When looking for a specialty dry cleaner, be sure to do your research. Duffy says to pay attention to reviews and whether or not the dry cleaner is part of an industry association.
Sequins and sparkles
If you find that beads or sequins are coming loose over the course of a night out, do your best to collect them and store them somewhere safe so a seamstress can sew them back on later.
When you get home, garments covered in sparkling beads or diamantes can pose a particular dilemma when laundering, even for dry cleaners.
Sun recommends paying attention to the care label to see if the garment can be spot cleaned or given a light hand wash. Whether you’re spot cleaning or washing the whole garment, Sun says, “please don’t scrub, as this can loosen the beading or sequins”.
While the dry cleaner is usually a safe bet, if the garment was insufficiently tested by the manufacturer, Duffy says there is a risk that plastic beading is solvent soluble – meaning it will melt during the cleaning process.

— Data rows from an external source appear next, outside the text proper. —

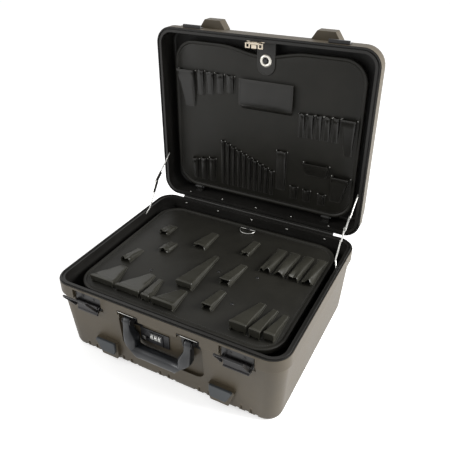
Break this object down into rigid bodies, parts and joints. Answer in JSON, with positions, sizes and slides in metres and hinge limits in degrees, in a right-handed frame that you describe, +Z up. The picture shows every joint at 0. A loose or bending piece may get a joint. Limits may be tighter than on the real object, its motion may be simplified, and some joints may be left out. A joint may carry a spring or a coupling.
{
  "type": "hard tool case",
  "caption": "Moulded hard tool case, open, with a hinged lid on folding stays, pocketed tool pallets, draw latches, a fold-down handle and a number lock.",
  "frame": {"origin": "middle of the underside of the base, on the surface that the case stands on", "axes": "+X along the width to the case's right seen from its front, +Y from the front to the hinge, +Z up"},
  "size_m": [0.451, 0.4605, 0.5347],
  "materials": {
    "shell": "satin, fine moulded grain",
    "frame_black": "satin black",
    "hinge_dark": "satin dark",
    "bright_steel": "bright, lightly brushed",
    "handle_black": "soft gloss",
    "foot_grey": "matte",
    "lever_grey": "satin",
    "lock_case": "satin",
    "dial_white": "gloss",
    "strike_brass": "satin",
    "post_black": "matte",
    "pallet_vinyl": "satin grained vinyl",
    "pocket_vinyl": "satin grained vinyl"
  },
  "bodies": {
    "root": {"base_shell": "shell", "base_rim_frame": "frame_black", "hinge_base_leaf": "hinge_dark", "hinge_pin": "bright_steel", "hinge_base_rivets": "bright_steel", "front_feet": "foot_grey", "pallet_rests": "post_black", "latch_plate_left": "bright_steel", "latch_plate_right": "bright_steel", "latch_rivets": "bright_steel", "handle_bracket_left": "bright_steel", "handle_bracket_right": "bright_steel", "lock_body": "lock_case", "lock_axle": "bright_steel"},
    "lid": {"lid_shell": "shell", "lid_rim_frame": "frame_black", "hinge_lid_leaf": "hinge_dark", "hinge_lid_rivets": "bright_steel", "lid_bumpers": "shell", "latch_keeper_left": "bright_steel", "latch_keeper_right": "bright_steel", "keeper_rivets": "bright_steel", "lock_strike": "strike_brass", "lid_pallet_clips": "bright_steel", "tab_anchor": "frame_black"},
    "base_pallet": {"base_pallet": "pallet_vinyl", "pallet_ring_clip": "bright_steel", "pallet_studs": "bright_steel", "pockets_front_left": "pocket_vinyl", "pockets_front_right": "pocket_vinyl", "pockets_right_row": "pocket_vinyl", "pockets_middle": "pocket_vinyl", "pockets_small": "pocket_vinyl"},
    "pull_ring": {"pallet_ring": "bright_steel"},
    "lid_pallet": {"lid_pallet": "pallet_vinyl", "pallet_tab": "pocket_vinyl", "tab_ring": "bright_steel", "pockets_lid_top_left": "pocket_vinyl", "pocket_lid_flap": "pocket_vinyl", "pockets_lid_top_right": "pocket_vinyl", "pockets_lid_tubes": "pocket_vinyl", "pockets_lid_low_left": "pocket_vinyl", "pockets_lid_low_right": "pocket_vinyl"},
    "tab_knob": {"tab_knob": "lock_case"},
    "stay_lower_left": {"stay_lower_left": "bright_steel"},
    "stay_upper_left": {"stay_upper_left": "bright_steel"},
    "latch_lever_left": {"latch_lever_left": "lever_grey"},
    "latch_bail_left": {"latch_bail_left": "bright_steel"},
    "stay_lower_right": {"stay_lower_right": "bright_steel"},
    "stay_upper_right": {"stay_upper_right": "bright_steel"},
    "latch_lever_right": {"latch_lever_right": "lever_grey"},
    "latch_bail_right": {"latch_bail_right": "bright_steel"},
    "handle": {"handle": "handle_black"},
    "lock_dial_1": {"lock_dial_1": "dial_white"},
    "lock_dial_2": {"lock_dial_2": "dial_white"},
    "lock_dial_3": {"lock_dial_3": "dial_white"},
    "lock_release": {"lock_release": "bright_steel"}
  },
  "joints": [
    {"name": "lid_hinge", "type": "hinge", "parent": "root", "child": "lid", "pos_m": [0, 0.187, 0.1503], "axis": [1, 0, 0], "range_deg": [0, 91]},
    {"name": "base_pallet_lift", "type": "slide", "parent": "root", "child": "base_pallet", "axis": [0, 0, -1], "range_m": [-0.42, 0]},
    {"name": "pull_ring_hinge", "type": "hinge", "parent": "base_pallet", "child": "pull_ring", "pos_m": [0.005, 0.148, 0.1355], "axis": [1, 0, 0], "range_deg": [-90, 0]},
    {"name": "lid_pallet_tilt", "type": "hinge", "parent": "lid", "child": "lid_pallet", "pos_m": [0, 0.21464, 0.16962], "axis": [-1, 0, 0], "range_deg": [-55, 0]},
    {"name": "tab_knob_turn", "type": "hinge", "parent": "lid_pallet", "child": "tab_knob", "pos_m": [0.004, 0.21732, 0.47182], "axis": [0, 0.9998, -0.0175], "range_deg": [0, 90]},
    {"name": "stay_lower_left_pivot", "type": "hinge", "parent": "root", "child": "stay_lower_left", "pos_m": [-0.2115, 0.09, 0.145], "axis": [1, 0, 0], "range_deg": [0, 122.43]},
    {"name": "stay_upper_left_pivot", "type": "hinge", "parent": "lid", "child": "stay_upper_left", "pos_m": [-0.2115, 0.19399, 0.24719], "axis": [-1, 0, 0], "range_deg": [0, 122.43]},
    {"name": "latch_lever_left_pivot", "type": "hinge", "parent": "root", "child": "latch_lever_left", "pos_m": [-0.147, -0.1826, 0.122], "axis": [1, 0, 0], "range_deg": [-100, 0]},
    {"name": "latch_bail_left_pivot", "type": "hinge", "parent": "root", "child": "latch_bail_left", "pos_m": [-0.147, -0.187, 0.118], "axis": [-1, 0, 0], "range_deg": [-60, 34]},
    {"name": "stay_lower_right_pivot", "type": "hinge", "parent": "root", "child": "stay_lower_right", "pos_m": [0.2115, 0.09, 0.145], "axis": [1, 0, 0], "range_deg": [0, 122.43]},
    {"name": "stay_upper_right_pivot", "type": "hinge", "parent": "lid", "child": "stay_upper_right", "pos_m": [0.2115, 0.19399, 0.24719], "axis": [-1, 0, 0], "range_deg": [0, 122.43]},
    {"name": "latch_lever_right_pivot", "type": "hinge", "parent": "root", "child": "latch_lever_right", "pos_m": [0.147, -0.1826, 0.122], "axis": [1, 0, 0], "range_deg": [-100, 0]},
    {"name": "latch_bail_right_pivot", "type": "hinge", "parent": "root", "child": "latch_bail_right", "pos_m": [0.147, -0.187, 0.118], "axis": [-1, 0, 0], "range_deg": [-60, 34]},
    {"name": "handle_pivot", "type": "hinge", "parent": "root", "child": "handle", "pos_m": [0, -0.182, 0.12], "axis": [-1, 0, 0], "range_deg": [0, 100]},
    {"name": "lock_dial_1_turn", "type": "hinge", "parent": "root", "child": "lock_dial_1", "pos_m": [-0.019, -0.169, 0.093], "axis": [1, 0, 0], "continuous": true},
    {"name": "lock_dial_2_turn", "type": "hinge", "parent": "root", "child": "lock_dial_2", "pos_m": [-0.0115, -0.169, 0.093], "axis": [1, 0, 0], "continuous": true},
    {"name": "lock_dial_3_turn", "type": "hinge", "parent": "root", "child": "lock_dial_3", "pos_m": [-0.004, -0.169, 0.093], "axis": [1, 0, 0], "continuous": true},
    {"name": "lock_release_slide", "type": "slide", "parent": "root", "child": "lock_release", "axis": [-1, 0, 0], "range_m": [-0.005, 0], "stiffness_N_per_m": 100}
  ],
  "couplings": [
    {"joint": "stay_lower_left_pivot", "follows": "lid_hinge", "ratio": 1.3453},
    {"joint": "stay_lower_right_pivot", "follows": "lid_hinge", "ratio": 1.3453},
    {"joint": "stay_upper_left_pivot", "follows": "lid_hinge", "ratio": 1.3453},
    {"joint": "stay_upper_right_pivot", "follows": "lid_hinge", "ratio": 1.3453}
  ]
}
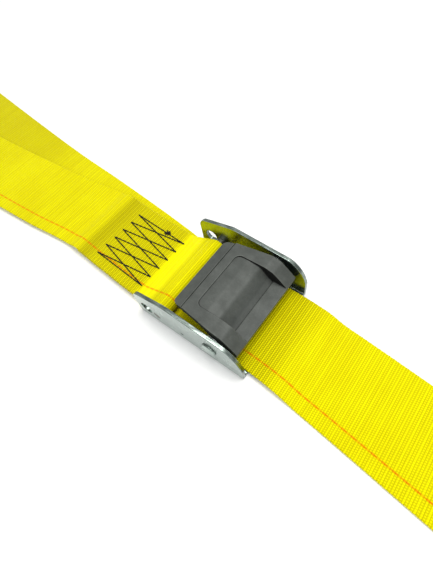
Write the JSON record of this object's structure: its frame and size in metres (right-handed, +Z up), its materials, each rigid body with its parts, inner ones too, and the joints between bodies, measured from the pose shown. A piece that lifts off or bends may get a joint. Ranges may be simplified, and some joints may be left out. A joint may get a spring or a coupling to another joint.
{
  "type": "cam buckle tie-down strap",
  "caption": "Cam buckle tie-down: a sprung toothed lever in a steel channel grips a webbing strap, with a second strap sewn round its anchor bar.",
  "frame": {"origin": "on the underside of the buckle's base plate, straight below the lever's pivot", "axes": "+X along the buckle, from the sewn strap to the front lip; +Y across the buckle; +Z up, out of the base plate towards the lever"},
  "size_m": [0.446, 0.098, 0.0259],
  "materials": {
    "zinc_plated_steel": "bright zinc plate on stamped steel",
    "cast_grey_alloy": "matt grey cast alloy with soft edges",
    "spring_steel": "drawn spring wire",
    "yellow_webbing": "ribbed polyester webbing",
    "black_thread": "bonded polyester thread"
  },
  "bodies": {
    "buckle": {"buckle_frame": "zinc_plated_steel", "anchor_bar": "zinc_plated_steel", "pivot_rivet": "zinc_plated_steel", "return_spring_near": "spring_steel", "return_spring_far": "spring_steel"},
    "lever": {"cam_lever": "cast_grey_alloy"},
    "sewn_strap": {"fixed_strap": "yellow_webbing", "seam_thread": "black_thread"},
    "free_strap": {"running_strap": "yellow_webbing"}
  },
  "joints": [
    {"name": "cam_release", "type": "hinge", "parent": "buckle", "child": "lever", "pos_m": [0, 0, 0.0125], "axis": [0, -1, 0], "range_deg": [0, 26], "stiffness_Nm_per_rad": 0.1, "springref_deg": -28.65, "deforming": ["return_spring_near", "return_spring_far"]},
    {"name": "strap_swing", "type": "hinge", "parent": "buckle", "child": "sewn_strap", "pos_m": [-0.035, 0, 0.0093], "axis": [0, 1, 0], "range_deg": [0, 90]},
    {"name": "strap_feed", "type": "slide", "parent": "buckle", "child": "free_strap", "axis": [1, 0, 0], "range_m": [-0.007, 0.003]}
  ]
}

He suggests removing any beading and getting someone to re-sew it after cleaning if you are particularly concerned about this.
Since tulle is a fine mesh fabric, it’s very easily ripped or snagged, which is something to keep in mind when wearing it and choosing things like accessories (or places to sit).
According to Duffy, dry cleaners see a lot of long tulle dresses with heel holes through the hem. Jewellery can be particularly hazardous for tulle too, so be aware of any rings or bracelets that might catch.
Tulle can be made of either natural or synthetic fibres, so you should check the care label to see if you should wash or dry clean it.
Sun says if you are going to put it in the washing machine, make sure you use a garment bag. If there is a stain on it, she says, “it’s best to soak it in liquid detergent and avoid scrubbing”.
The main concern when caring for embroidery is that if it gets wet, the colour from the embroidery could bleed into the main fabric, so it’s important to read the care instructions before putting anything embroidered in the wash.
Pay attention to whether the embroidery was done by machine or hand, says Sun, and note the composition of the base fabric to determine if you can wash it at home. Embroidery on a delicate fabric like tulle or silk should be taken to the dry cleaners, but sturdy embroidery on cotton should be OK to hand or machine wash.
While wearing anything embroidered, Sun says, “be mindful not to get the embroidery caught on anything, as this will loosen the threads and change the look of the design”. If this does happen, a specialty seamstress might be able to fix it later.
Unfortunately, pleats in garments will often soften and fall out after a few wears. Duffy laments for a time when permanent pleating was more common, since it could withstand both wet and dry cleaning.
In the absence of this, pleats can be pressed back in. Before doing this, Sun says you should make sure the garment is clean and all stains have been removed, otherwise you will risk setting them in.
If you are brave enough to try it at home, Duffy says to use a “low setting on the iron and iron on the reverse side, or use an ironing cloth”.
While you can try to re-pleat a garment using an iron at home, Sun says it can be difficult to replicate a professional result. At this point, she recommends “going to the dry cleaners to get it pressed”.
Although once upon a time, lace was woven by hand, now, according to Duffy, “most lace today is a polyester base”. That means it can usually be washed or dry cleaned depending on the care instructions.
If the lace is particularly delicate, Sun recommends using a garment bag when washing. Once again, she warns against scrubbing, as this may damage or change the lace’s pattern.
Don’t be lazy
Mostly, special occasion garments are only worn a few times a year, so storing them is particularly important. Sun says to make sure the garment is clean and free from smells or stains before you put it away, as sweat stains and smells can get worse over time. It’s equally important to ensure any damage has been repaired, as loose threads and tears can also degrade further when a garment is tucked away.
To make sure your occasion wear “is safe from dust and moths” Sun recommends keeping it in “a garment bag or sealed box”.
Finally, but most importantly: “Don’t forget about it! It is good to check the garment every few months just to see how it is holding up.”